Наши ночные рубахи были так длинны, что я не смог бы почесать себе пятку. Мы знали: всевышнему угодно, чтобы дети спали, скрестив руки на груди. Мы отходили ко сну, сложив руки, как бы пригвоздив ладони к своим телам, прижимая к себе освященные медальоны и ладанку Мон-Кармеля, с которой нельзя было расставаться даже при мытье. Мы, пятеро детей, уже сжимали в страстном объятии незримую любовь. Дыхание матери находило в темноте наши лица и касалось каждого из них. Затем она наконец спускалась к бабушке, занимавшей нижние этажи. Я помню, какой страшный, оглушительно громкий раздавался стук, когда она закрывала за собой входную дверь. Теперь прибежищем от одиночества мог быть только сон.

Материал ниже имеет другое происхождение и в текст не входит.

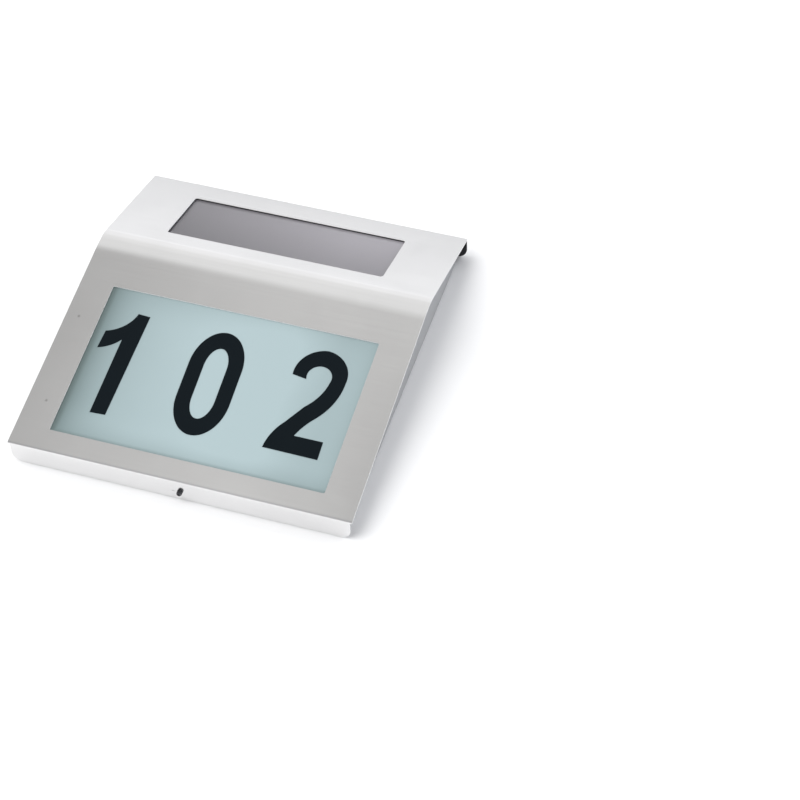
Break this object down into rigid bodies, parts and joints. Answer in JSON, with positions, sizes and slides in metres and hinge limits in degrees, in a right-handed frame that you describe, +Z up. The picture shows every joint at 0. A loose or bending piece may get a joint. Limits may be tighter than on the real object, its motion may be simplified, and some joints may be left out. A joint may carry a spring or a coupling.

С пяти лет мать стала водить меня в детский сад, которым руководила сестра Адриенна; находился он на улице Мирай, как раз напротив того пансиона Святой Марии, где марианиты * в черных длиннополых сюртуках, шелковых шляпах и войлочных туфлях занимались обучением моих братьев. Я носил длинную блузу и коротенькие белые штанишки, которые мне можно было пачкать: у Мари-Лоретт был в запасе целый их ворох. Пальцы нам оттирала пемзой послушница — эти бедные пальцы порой уже носили на себе следы от указки-«хлопалки» сестры Асунсион, монахини с горящими, как уголь, глазами. Я помню свой первый день в детском саду, и влажное тепло у себя на ноге, и лужу под собой, которую я разглядывал с глупым видом, и всех детей, показывавших мне рожки. Воспоминание это или же все-таки (как я и думаю) выдумка моих братьев? Они уверяли, что, когда раздавался необычный звук, сестра обнюхивала у всех нас попки до тех пор, пока запах не выдавал провинившегося. Они также утверждали, что в случае крайней нужды следовало поднять один палец, если хочешь «по-маленькому», и два пальца, если «по-большому». Но это уже область легенд.